In Buddhist philosophy, doubt is often likened to muddy water. When your mind is clear, it’s like a still pool, you can see your reflection, understand what’s below the surface. But when doubt is stirred, the water becomes murky. You can’t see clearly. Your perception is distorted. And decisions made in muddy water rarely serve.
I’ve lived with that muddy water for years. At different stages of my life, doubt wore different masks:
In my corporate career, it whispered: “Are you really cut out for this?” I questioned my capacity to lead, to grow, to succeed.
Socially, it asked: “Are you likable enough?” I doubted my place in the room, my voice, even my presence.
Even in everyday life: “Should I go to that restaurant or that one?”” Should I watch something on Netflix or read?” As if these minor decisions were existential.
And more recently, as I shifted into building something new, including The Anchor Report, it returned in subtler ways: “Is this good enough?” “Is this even working?” “Are you just fooling yourself?”
But here’s what I learned the hard way: doubt isn’t always just about outcomes; it is often about identity.
That means doubt doesn’t only show up as “Will this work?” or “Will I succeed?” It often cuts deeper. It asks: “Am I the kind of person who can do this?” “Do I deserve this?” “Am I enough?”
This is why it’s so destabilizing. When doubt is tied to identity, it doesn’t feel like a passing thought, it feels like a reflection of who you are. You’re not just unsure about a result. You’re unsure about yourself. And that confusion clouds your ability to take aligned action, trust your instincts, or see your situation clearly.
Instead of evaluating a challenge, you start evaluating your value.
Doubt constantly changes shape. It adapts to your context. It uses your language. It doesn’t argue, it implies. And if you don’t see it clearly, you begin to think its voice is truth.
But doubt isn’t truth. Doubt is a reaction. A nervous system response. A learned protection mechanism. It tries to keep you safe by keeping you uncertain. Because uncertainty, it tells you, means you won’t take the risk. You won’t fall. You won’t lose.
However, this process has taught me: Uncertainty is not a verdict. And neither is doubt.
The mind will tell you to wait until the doubt clears. But it rarely does on its own. Not because you don’t know better, but because doubt is part of the process. It shows up precisely when you’re about to do something that matters.
What helps isn’t resisting or even trying to eliminate doubt. It won’t work. It is naming it. Sitting with it. Not obeying it.
But only if you see it for what it is.
When you don’t, you start confusing doubt with wisdom. You think second-guessing is caution. You mistake over-analysis for care, my specialty. But really, it’s the self-seeking external authority. It wants to delay. It wants to protect. It wants to stay safe.
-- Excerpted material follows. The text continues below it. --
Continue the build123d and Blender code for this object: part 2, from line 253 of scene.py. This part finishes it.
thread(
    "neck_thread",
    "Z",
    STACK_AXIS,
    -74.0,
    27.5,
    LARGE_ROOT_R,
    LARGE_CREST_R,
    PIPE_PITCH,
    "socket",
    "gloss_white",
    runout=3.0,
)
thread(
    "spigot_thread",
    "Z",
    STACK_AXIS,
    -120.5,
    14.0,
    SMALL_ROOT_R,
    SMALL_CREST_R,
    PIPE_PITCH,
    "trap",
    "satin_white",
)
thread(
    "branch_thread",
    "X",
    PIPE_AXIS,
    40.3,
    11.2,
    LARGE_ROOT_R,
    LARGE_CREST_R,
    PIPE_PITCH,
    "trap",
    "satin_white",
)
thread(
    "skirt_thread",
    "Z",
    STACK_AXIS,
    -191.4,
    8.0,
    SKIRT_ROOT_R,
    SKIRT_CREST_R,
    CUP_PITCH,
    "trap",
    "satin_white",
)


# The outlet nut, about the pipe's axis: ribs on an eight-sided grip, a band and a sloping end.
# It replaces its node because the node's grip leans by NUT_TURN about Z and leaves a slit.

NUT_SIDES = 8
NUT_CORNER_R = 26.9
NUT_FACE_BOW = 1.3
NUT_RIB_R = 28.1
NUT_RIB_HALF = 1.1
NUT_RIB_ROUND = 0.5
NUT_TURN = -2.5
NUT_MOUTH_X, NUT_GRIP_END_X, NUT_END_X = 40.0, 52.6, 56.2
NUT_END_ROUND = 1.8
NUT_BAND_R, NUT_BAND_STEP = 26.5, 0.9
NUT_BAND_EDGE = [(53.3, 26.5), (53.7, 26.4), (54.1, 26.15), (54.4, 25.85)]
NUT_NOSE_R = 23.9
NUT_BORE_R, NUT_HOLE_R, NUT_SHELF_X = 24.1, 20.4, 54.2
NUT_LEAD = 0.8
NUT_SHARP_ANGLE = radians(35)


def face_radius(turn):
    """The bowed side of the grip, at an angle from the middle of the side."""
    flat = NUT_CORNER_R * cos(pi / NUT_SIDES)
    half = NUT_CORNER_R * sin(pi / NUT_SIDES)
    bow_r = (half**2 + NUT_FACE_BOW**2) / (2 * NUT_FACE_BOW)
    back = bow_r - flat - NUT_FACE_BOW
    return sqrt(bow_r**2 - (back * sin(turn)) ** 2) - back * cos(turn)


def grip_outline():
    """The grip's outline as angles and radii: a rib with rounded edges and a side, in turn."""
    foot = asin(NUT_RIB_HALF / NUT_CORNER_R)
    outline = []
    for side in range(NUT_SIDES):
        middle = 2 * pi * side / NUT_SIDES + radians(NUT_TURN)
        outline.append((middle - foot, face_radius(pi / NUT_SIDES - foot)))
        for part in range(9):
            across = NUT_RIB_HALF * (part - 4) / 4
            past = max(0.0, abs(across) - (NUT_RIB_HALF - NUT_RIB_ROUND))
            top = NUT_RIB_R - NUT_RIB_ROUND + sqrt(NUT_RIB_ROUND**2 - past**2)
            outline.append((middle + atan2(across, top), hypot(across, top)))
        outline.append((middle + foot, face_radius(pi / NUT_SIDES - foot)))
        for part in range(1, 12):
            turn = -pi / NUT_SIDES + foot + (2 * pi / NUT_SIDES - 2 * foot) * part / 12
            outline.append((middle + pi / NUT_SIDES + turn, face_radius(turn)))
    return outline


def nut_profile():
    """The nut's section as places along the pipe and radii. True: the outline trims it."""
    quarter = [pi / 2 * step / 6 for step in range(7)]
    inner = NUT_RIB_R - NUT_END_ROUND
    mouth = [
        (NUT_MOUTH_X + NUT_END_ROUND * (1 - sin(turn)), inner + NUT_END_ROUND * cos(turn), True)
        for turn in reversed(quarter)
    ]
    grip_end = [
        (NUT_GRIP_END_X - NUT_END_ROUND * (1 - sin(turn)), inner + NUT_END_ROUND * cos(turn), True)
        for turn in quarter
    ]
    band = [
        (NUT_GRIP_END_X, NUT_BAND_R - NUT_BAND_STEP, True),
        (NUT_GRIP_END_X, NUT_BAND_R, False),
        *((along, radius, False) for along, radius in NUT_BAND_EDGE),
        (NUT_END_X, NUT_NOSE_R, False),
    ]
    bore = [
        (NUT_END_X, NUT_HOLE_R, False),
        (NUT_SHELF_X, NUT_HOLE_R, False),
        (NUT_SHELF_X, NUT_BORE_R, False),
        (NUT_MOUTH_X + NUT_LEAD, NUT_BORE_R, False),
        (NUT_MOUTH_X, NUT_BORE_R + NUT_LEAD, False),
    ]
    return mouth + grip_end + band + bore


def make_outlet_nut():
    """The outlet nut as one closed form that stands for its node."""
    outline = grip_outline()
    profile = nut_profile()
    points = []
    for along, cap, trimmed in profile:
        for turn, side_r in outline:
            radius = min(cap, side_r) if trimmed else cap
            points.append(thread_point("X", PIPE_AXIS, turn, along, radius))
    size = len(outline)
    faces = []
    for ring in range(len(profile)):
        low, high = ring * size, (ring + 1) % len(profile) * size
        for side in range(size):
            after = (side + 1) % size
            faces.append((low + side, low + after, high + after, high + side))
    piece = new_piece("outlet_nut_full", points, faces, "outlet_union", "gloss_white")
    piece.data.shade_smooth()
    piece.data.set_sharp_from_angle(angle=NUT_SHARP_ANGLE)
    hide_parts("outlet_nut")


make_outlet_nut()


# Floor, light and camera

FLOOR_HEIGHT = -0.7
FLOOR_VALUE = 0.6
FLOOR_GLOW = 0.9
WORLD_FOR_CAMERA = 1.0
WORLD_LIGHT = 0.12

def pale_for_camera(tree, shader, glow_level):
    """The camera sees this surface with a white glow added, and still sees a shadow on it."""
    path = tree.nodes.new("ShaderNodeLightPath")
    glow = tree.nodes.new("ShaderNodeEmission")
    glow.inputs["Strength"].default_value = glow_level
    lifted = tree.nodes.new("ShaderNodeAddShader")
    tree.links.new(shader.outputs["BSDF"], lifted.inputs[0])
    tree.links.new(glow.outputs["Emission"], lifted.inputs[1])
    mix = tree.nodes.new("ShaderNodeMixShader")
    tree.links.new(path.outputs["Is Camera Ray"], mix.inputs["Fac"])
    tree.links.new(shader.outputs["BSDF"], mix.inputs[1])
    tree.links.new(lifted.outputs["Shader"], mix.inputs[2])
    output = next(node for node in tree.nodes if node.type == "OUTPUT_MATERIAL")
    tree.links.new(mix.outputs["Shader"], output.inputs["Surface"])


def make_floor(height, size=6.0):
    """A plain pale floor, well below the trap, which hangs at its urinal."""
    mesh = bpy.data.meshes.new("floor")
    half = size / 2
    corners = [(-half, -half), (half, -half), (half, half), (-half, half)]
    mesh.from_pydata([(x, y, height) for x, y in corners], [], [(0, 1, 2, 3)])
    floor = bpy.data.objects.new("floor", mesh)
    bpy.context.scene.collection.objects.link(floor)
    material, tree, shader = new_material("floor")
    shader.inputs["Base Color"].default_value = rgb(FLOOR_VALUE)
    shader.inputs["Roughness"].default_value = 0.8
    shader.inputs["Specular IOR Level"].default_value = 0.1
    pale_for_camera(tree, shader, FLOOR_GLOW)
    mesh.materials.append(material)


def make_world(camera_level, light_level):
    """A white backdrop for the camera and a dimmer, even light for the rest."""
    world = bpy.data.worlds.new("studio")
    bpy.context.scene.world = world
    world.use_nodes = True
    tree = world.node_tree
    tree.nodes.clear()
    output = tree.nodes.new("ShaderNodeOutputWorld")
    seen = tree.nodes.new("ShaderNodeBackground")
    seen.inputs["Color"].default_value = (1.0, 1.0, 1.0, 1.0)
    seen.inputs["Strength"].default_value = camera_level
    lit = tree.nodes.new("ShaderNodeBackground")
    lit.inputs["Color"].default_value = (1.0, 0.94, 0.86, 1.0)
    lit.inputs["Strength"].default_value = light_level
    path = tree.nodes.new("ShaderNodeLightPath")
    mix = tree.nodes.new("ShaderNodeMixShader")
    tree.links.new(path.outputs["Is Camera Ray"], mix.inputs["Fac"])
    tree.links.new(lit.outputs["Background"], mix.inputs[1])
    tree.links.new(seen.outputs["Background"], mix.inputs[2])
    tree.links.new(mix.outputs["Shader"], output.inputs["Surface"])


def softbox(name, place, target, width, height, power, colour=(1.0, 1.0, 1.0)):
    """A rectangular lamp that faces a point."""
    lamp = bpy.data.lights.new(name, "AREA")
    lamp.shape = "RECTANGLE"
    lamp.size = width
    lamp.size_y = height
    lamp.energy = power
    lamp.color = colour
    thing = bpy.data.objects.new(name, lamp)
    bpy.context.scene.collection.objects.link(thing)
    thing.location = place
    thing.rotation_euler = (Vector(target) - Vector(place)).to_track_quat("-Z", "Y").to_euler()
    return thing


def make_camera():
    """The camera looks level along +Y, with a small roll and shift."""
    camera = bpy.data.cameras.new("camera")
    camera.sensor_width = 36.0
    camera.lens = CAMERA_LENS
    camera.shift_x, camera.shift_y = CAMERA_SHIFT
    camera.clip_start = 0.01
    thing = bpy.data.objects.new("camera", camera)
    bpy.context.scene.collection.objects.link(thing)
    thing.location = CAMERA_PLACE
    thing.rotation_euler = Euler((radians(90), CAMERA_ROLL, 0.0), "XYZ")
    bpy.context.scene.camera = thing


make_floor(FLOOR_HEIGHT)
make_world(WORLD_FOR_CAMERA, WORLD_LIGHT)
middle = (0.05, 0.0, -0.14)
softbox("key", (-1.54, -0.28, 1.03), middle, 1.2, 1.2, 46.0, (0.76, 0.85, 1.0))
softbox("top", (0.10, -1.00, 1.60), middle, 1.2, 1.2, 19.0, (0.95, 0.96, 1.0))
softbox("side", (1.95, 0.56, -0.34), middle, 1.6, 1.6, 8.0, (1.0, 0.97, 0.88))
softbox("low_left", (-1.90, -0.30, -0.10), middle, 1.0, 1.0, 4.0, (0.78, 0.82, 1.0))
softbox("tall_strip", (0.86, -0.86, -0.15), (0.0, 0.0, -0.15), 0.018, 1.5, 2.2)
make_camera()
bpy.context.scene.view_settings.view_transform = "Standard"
But safety isn’t the same as clarity.
When I started recognizing doubt as a visitor, not a verdict, things began to shift. I started saying to myself, “Ah, this is doubt. Not truth.” It’s a simple practice, but it’s powerful. But it takes work, you must pay attention and keep with the noticing.
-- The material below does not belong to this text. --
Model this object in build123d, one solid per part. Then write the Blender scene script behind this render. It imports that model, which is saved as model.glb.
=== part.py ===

Today, I still feel doubt, before a post, before a work session, before making a big or even small decision. But now I know it’s part of the curve. It means I care. It means I’m expanding. And now when it visits, I see it and goes away faster.
Practical Ways to Work with Doubt
A few things that help me now:
Naming it: Saying “this is doubt” rather than “this is reality” creates distance.
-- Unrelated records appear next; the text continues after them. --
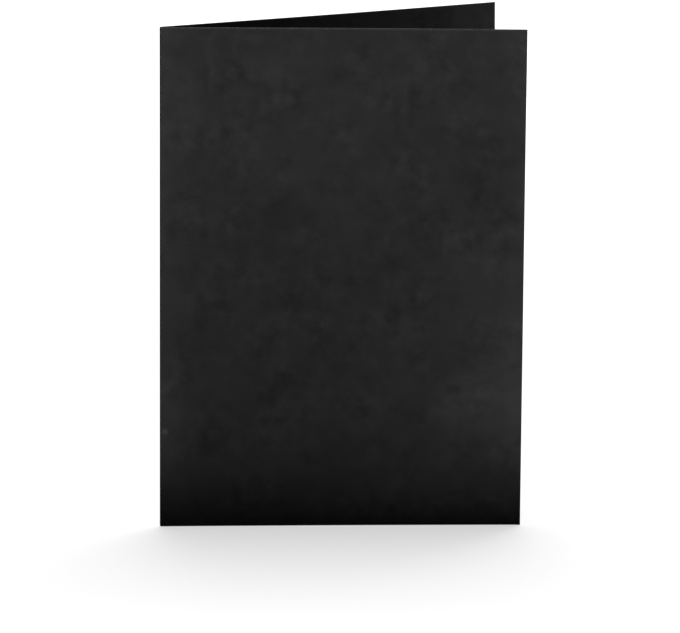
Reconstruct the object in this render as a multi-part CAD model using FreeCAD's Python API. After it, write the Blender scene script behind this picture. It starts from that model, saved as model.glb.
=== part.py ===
import FreeCAD, Part
import math
import os
from FreeCAD import Vector

# A greeting card: one sheet of thick black paper, scored, folded once and stood on its foot.
# The fold is the card's left side, the front panel faces -Y and the back panel faces +Y.
# Origin: the middle of the standing card's footprint, on the surface it stands on.

# Driving sizes, in millimetres
panel_width = 105.0
card_height = 148.0
sheet_thickness = 0.32

# How far the middle of each panel lies inside the straight line from fold to free edge
panel_bow = 0.4

# The card stands open a little wider at its top: the angle between the panels, in degrees
foot_angle = 18.3
top_angle = 22.8

# The scored fold's outside: a pressed hollow beside the spine
score_depth = 0.05
score_run = 0.60

# The scored fold's inside: half the gap between the panels, and the groove beside the bead
fold_half_gap = 0.23
groove_radius = 0.05
groove_run = 0.06

# The outer faces lie half a gap and one sheet from the middle, the spine a score depth less
spine_radius = fold_half_gap + sheet_thickness - score_depth

# The bead fills the space that the two grooves leave between the panels
groove_offset = fold_half_gap - groove_radius
bead_radius = math.hypot(groove_offset, groove_run) - groove_radius


def on_circle(centre, radius, degrees):
    """The point of a circle in the sheet's cross-section, at an angle from +X."""
    angle = math.radians(degrees)
    return centre + Vector(radius * math.cos(angle), radius * math.sin(angle), 0)


def arc(centre, radius, start, end):
    """Three points of an arc between two angles, in degrees."""
    return [on_circle(centre, radius, a) for a in (start, (start + end) / 2, end)]


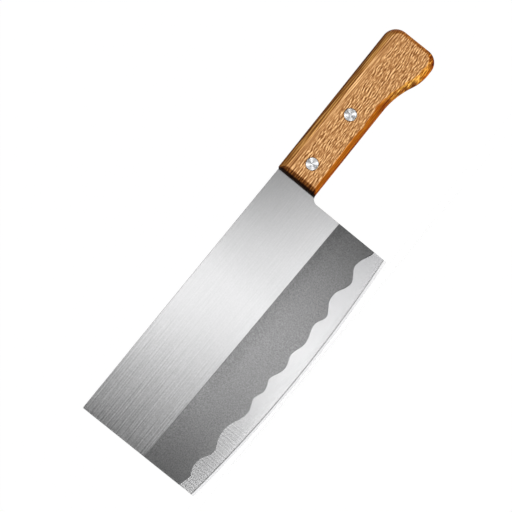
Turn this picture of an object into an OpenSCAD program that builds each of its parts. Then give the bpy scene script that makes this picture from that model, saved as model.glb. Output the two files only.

Track it: Notice when it creeps in. Is it louder when I’m tired? Hungry? Triggered? Then it’s not wisdom, it’s a signal from my system.
Waiting it out: Doubt passes faster when you don’t fight it. Like all emotions, it’s temporary.
Returning to clarity: I keep a personal file; notes I write to myself in moments of full clarity. Later, more on the power of journaling. When doubt clouds the moment, I reread them.
The goal isn’t to eliminate doubt, but to notice it, name it, and not let it drive.
Because doubt will always ask, “Are you sure?” And your work is to answer, “No. But I’m here anyway.”
That’s presence. That’s freedom.
Anchor
When you notice doubt clouding your view, try this:
Pause. Say silently: “This is doubt. Not truth.”
Then return to your body. Breathe. Stay.
It will pass. And what remains is you.
The Deeper Truth About Doubt
Here’s the paradox: the more clarity you find, the more doubt will test it. Not because you’re wrong, but because you’re growing. Doubt is the echo of old patterns trying to keep you small. Appears as the voice of safety, not sabotage, confusing you. But when you learn to see it for what it is, you reclaim your power.
Clarity isn’t a permanent state. It’s a practice. And doubt isn’t the enemy, it’s the reminder that you’re alive, that you’re moving, that you’re stepping into something that matters.
So, the next time doubt whispers, smile even if you are not sure and say, “I am not sure. But I’m here.”
Because that’s what courage sounds like.
That’s what freedom feels like.
And that’s what makes the journey worth it.